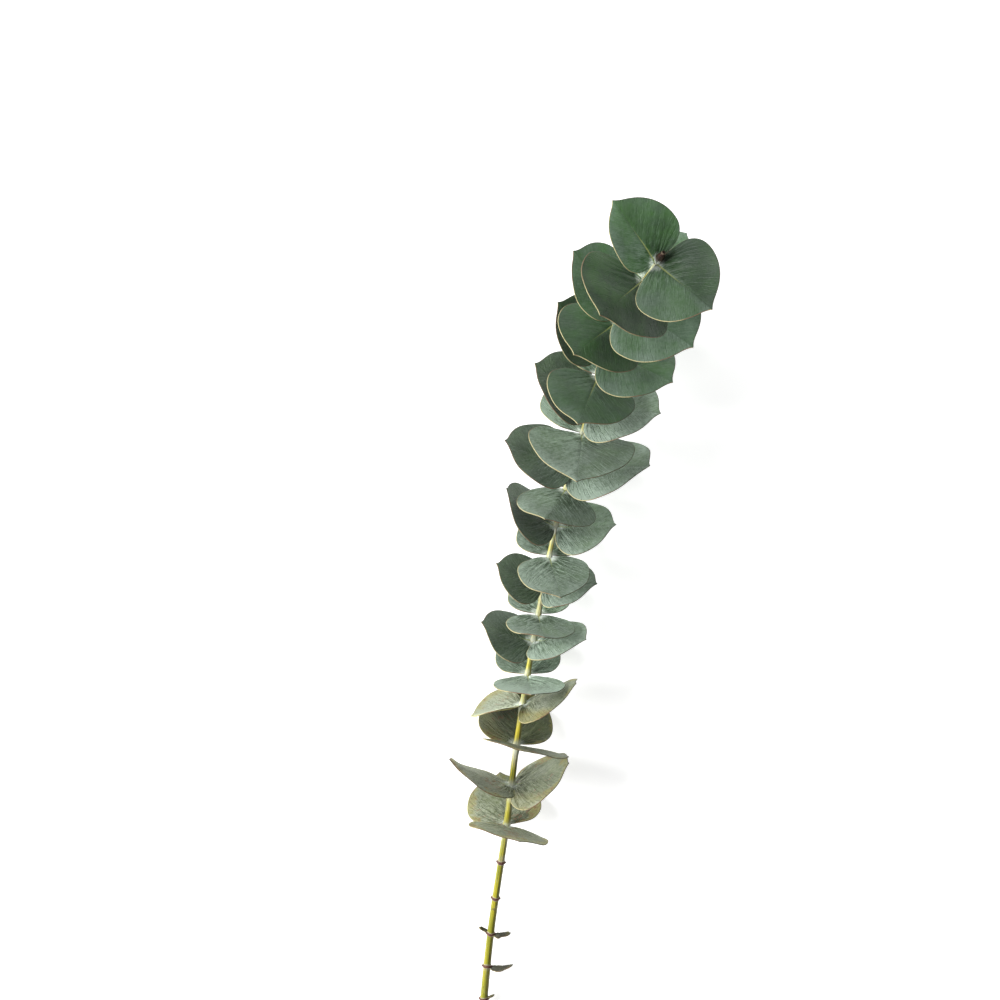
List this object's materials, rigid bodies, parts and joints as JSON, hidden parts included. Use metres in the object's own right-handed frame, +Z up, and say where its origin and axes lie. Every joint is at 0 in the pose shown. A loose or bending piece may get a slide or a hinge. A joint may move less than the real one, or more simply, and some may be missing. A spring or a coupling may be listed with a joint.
{
  "type": "eucalyptus branch",
  "caption": "Cut eucalyptus branch lying on its side, with opposite pairs of round blue-green leaves close along a slender stem and a bare cut end.",
  "frame": {"origin": "middle of the branch's outline seen from above, on the surface that it lies on", "axes": "+Y along the branch from the cut end to the growing tip, +Z up from the surface"},
  "size_m": [0.1147, 0.3998, 0.0899],
  "materials": {
    "stem": "satin",
    "bud": "matte",
    "young_leaf": "satin",
    "leaf": "matte",
    "torn_leaf": "matte"
  },
  "bodies": {
    "root": {"stem": "stem", "bud": "bud", "leaf_01_right": "young_leaf", "leaf_01_left": "young_leaf", "leaf_02_front": "young_leaf", "leaf_02_back": "young_leaf", "leaf_03_right": "young_leaf", "leaf_03_left": "young_leaf", "leaf_04_front": "young_leaf", "leaf_04_back": "young_leaf", "leaf_05_right": "young_leaf", "leaf_05_left": "young_leaf", "leaf_06_front": "young_leaf", "leaf_06_back": "young_leaf", "leaf_07_right": "leaf", "leaf_07_left": "leaf", "leaf_08_front": "leaf", "leaf_08_back": "leaf", "leaf_09_right": "leaf", "leaf_09_left": "leaf", "leaf_10_front": "leaf", "leaf_10_back": "leaf", "leaf_11_right": "leaf", "leaf_11_left": "leaf", "leaf_12_front": "leaf", "leaf_12_back": "leaf", "leaf_13_right": "leaf", "leaf_13_left": "leaf", "leaf_14_front": "leaf", "leaf_14_back": "leaf", "leaf_15_right": "leaf", "leaf_15_left": "leaf", "leaf_16_front": "leaf", "leaf_16_back": "leaf", "leaf_17_right": "leaf", "leaf_17_left": "leaf", "leaf_18_front": "leaf", "leaf_18_back": "leaf", "leaf_19_right": "leaf", "leaf_19_left": "leaf", "leaf_20_front": "leaf", "leaf_20_back": "leaf", "torn_leaf_23_right": "torn_leaf", "torn_leaf_23_left": "torn_leaf", "torn_leaf_24_right": "torn_leaf", "torn_leaf_25_right": "torn_leaf"}
  },
  "joints": []
}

_ _ _

** Objective **
Give every line of the material again, exactly as it reads.

** Exercise solution **
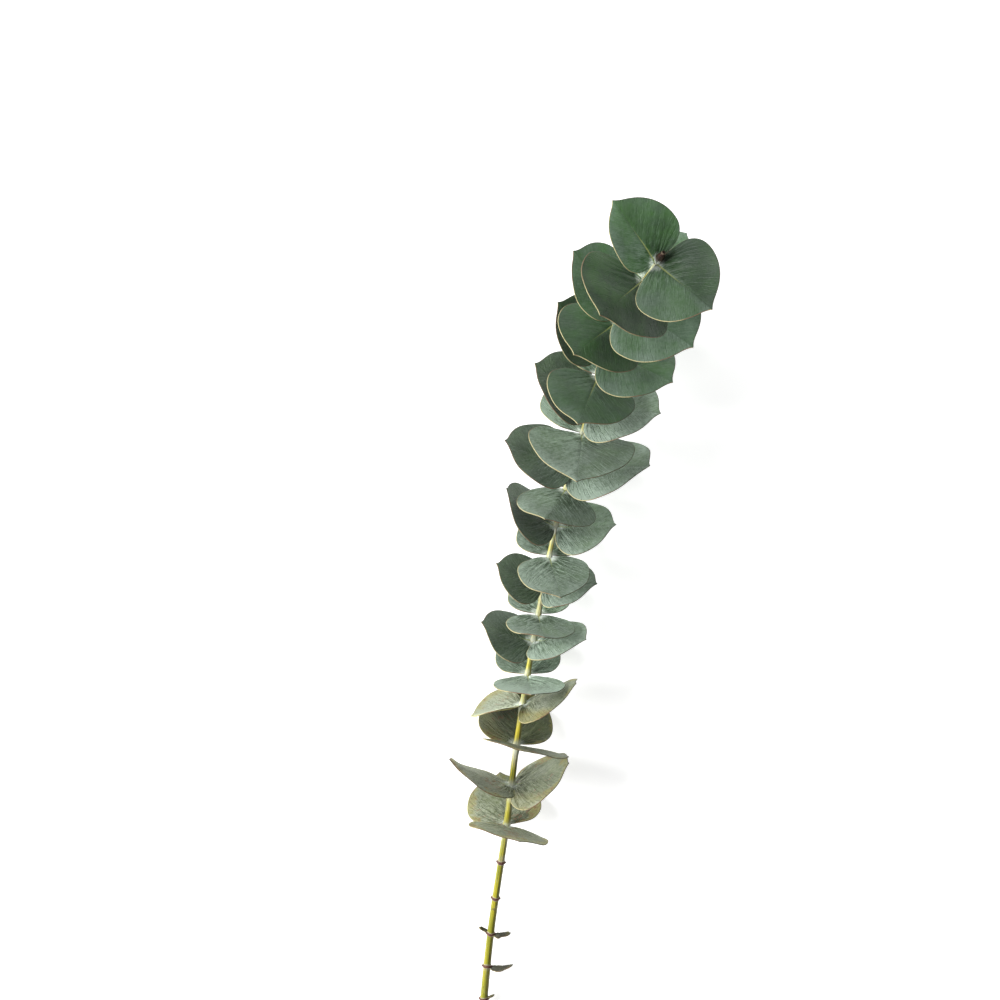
List this object's materials, rigid bodies, parts and joints as JSON, hidden parts included. Use metres in the object's own right-handed frame, +Z up, and say where its origin and axes lie. Every joint is at 0 in the pose shown. A loose or bending piece may get a slide or a hinge. A joint may move less than the real one, or more simply, and some may be missing. A spring or a coupling may be listed with a joint.
{
  "type": "eucalyptus branch",
  "caption": "Cut eucalyptus branch lying on its side, with opposite pairs of round blue-green leaves close along a slender stem and a bare cut end.",
  "frame": {"origin": "middle of the branch's outline seen from above, on the surface that it lies on", "axes": "+Y along the branch from the cut end to the growing tip, +Z up from the surface"},
  "size_m": [0.1147, 0.3998, 0.0899],
  "materials": {
    "stem": "satin",
    "bud": "matte",
    "young_leaf": "satin",
    "leaf": "matte",
    "torn_leaf": "matte"
  },
  "bodies": {
    "root": {"stem": "stem", "bud": "bud", "leaf_01_right": "young_leaf", "leaf_01_left": "young_leaf", "leaf_02_front": "young_leaf", "leaf_02_back": "young_leaf", "leaf_03_right": "young_leaf", "leaf_03_left": "young_leaf", "leaf_04_front": "young_leaf", "leaf_04_back": "young_leaf", "leaf_05_right": "young_leaf", "leaf_05_left": "young_leaf", "leaf_06_front": "young_leaf", "leaf_06_back": "young_leaf", "leaf_07_right": "leaf", "leaf_07_left": "leaf", "leaf_08_front": "leaf", "leaf_08_back": "leaf", "leaf_09_right": "leaf", "leaf_09_left": "leaf", "leaf_10_front": "leaf", "leaf_10_back": "leaf", "leaf_11_right": "leaf", "leaf_11_left": "leaf", "leaf_12_front": "leaf", "leaf_12_back": "leaf", "leaf_13_right": "leaf", "leaf_13_left": "leaf", "leaf_14_front": "leaf", "leaf_14_back": "leaf", "leaf_15_right": "leaf", "leaf_15_left": "leaf", "leaf_16_front": "leaf", "leaf_16_back": "leaf", "leaf_17_right": "leaf", "leaf_17_left": "leaf", "leaf_18_front": "leaf", "leaf_18_back": "leaf", "leaf_19_right": "leaf", "leaf_19_left": "leaf", "leaf_20_front": "leaf", "leaf_20_back": "leaf", "torn_leaf_23_right": "torn_leaf", "torn_leaf_23_left": "torn_leaf", "torn_leaf_24_right": "torn_leaf", "torn_leaf_25_right": "torn_leaf"}
  },
  "joints": []
}